# Баян Фабрики им.РККА



## hellpes (4 Янв 2018)

Приветствую. Вернул в семью дедовский баян. Не могу понять что это за зверь, в инете не нашел подобных (я имею ввиду с такими же шильдиками) Никто не сталкивался с таким? Интересует хотя бы год изготовления.
Сзади правой клавиатуры есть регистр который переключает на дополнительные голоса. Насколько я помню дед рассказывал о аккордионном звучании.
Планки латунные цельные. Был в ремонте видимо у горе-мастеров.
Хочу восстановить своими руками.


----------



## Kuzalogly (5 Янв 2018)

hellpes писал:


> Хочу восстановить своими руками.


И это очень хорошо Вас характеризует. Хранить память о дедушке, да ещё в рабочем состоянии- это большая честь.

Прекрасно, что Вы не спрашиваете как это сделать, не пересказывая книги по ремонту и настройке язычковых инструментов. Успехов!


----------



## hellpes (5 Янв 2018)

Все что меня интересует - где и когда он был изготовлен))


----------



## dj.sator (6 Янв 2018)

hellpes/ писал:


> Все что меня интересует - где и когда он был изготовлен))
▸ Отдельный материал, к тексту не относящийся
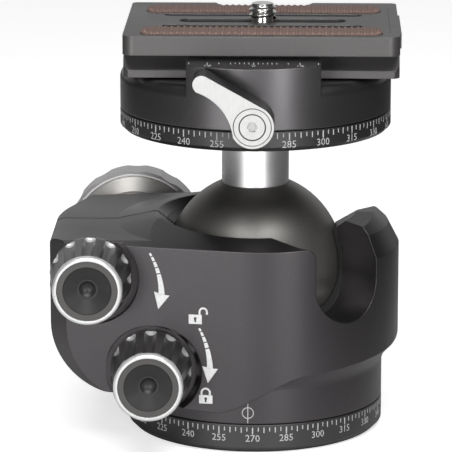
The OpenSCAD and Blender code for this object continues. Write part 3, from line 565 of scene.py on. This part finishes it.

Ну где, это ясно - Баянная Фабрика им. Советской Армии(до этого РККА насколько я понимаю), г.Москва. По конструктиву я бы сказал что 60е года(середина-конец).
Жаль на фото нет регистра, и со стороны резонаторов тоже было бы любопытно увидеть...
Кусковые баяны этой фабрики шли без шильд(только на крепеже ремня) - такой есть(или был...) у участника данной конфы под ником *vvz. Например https://youtu.be/bML5CPMnPh0
*


----------



## vvz (6 Янв 2018)

Есть, но кусковой, обычный серийный, со своим каким-то "ретро"-звуком... 
Этот же - экземпляр (имхо) очень интересный. Не советовал бы пытаться восстанавливать самому - тут нужен специалист.
Насколько понимаю, придется серьезно чистить голоса (похоже, хранился не очень хорошо: может, на балконе, в гараже...), хорошо настраивать и т.п. Уж не говоря о массе других проблем. Жалко будет загубить такой инструмент...


----------



## sedovmika (6 Янв 2018)

Беда таких инструментов - слабая, неприемлемая компрессия. На мой взгляд, причина тут в отсутствии покрытия целлулоидом, - ведь со временем он "садится" и крепко сжимает корпус, устраняя утечки воздуха (помимо меха конечно). Перебирал с десяток подобных баянов, заливал стыки ПВА (на данном инструменте тоже видны следы заливок). Эффект от этого небольшой, все возвращается "на круги своя" через некоторое время. Поэтому, чтобы восстановить такой баян, нужна высокая квалификация. Я пересаживал начинку таких баянов в "Этюды", но требуется подгонка резонаторов в правой, и еще больше работы в левой, иногда приходится переделывать, подгонять механику из-за другого расположения планок на резонаторах и, опять же, из-за несовпадения окон в резонаторе и на деке. Я бы не рекомендовал такой цельнопланочный баян к покупке, даже для мастера средней руки.


----------



## gerborisov (6 Янв 2018)

sedovmika (06.01.2018, 10:38) писал:


> На мой взгляд, причина тут в отсутствии покрытия целлулоидом


 Подразумеваете, продув через фанеру? Это за гранью добра и зла, простите... Можно изготовить новый мех, переклеить клапана и компрессия будет отличной. Другое дело, сколько будет стоить.


----------



## sedovmika (6 Янв 2018)

gerborisov писал:


> sedovmika (06.01.2018, 10:38) писал:На мой взгляд, причина тут в отсутствии покрытия целлулоидом Подразумеваете, продув через фанеру? Это за гранью добра и зла, простите... Можно изготовить новый мех, переклеить клапана и компрессия будет отличной. Другое дело, сколько будет стоить.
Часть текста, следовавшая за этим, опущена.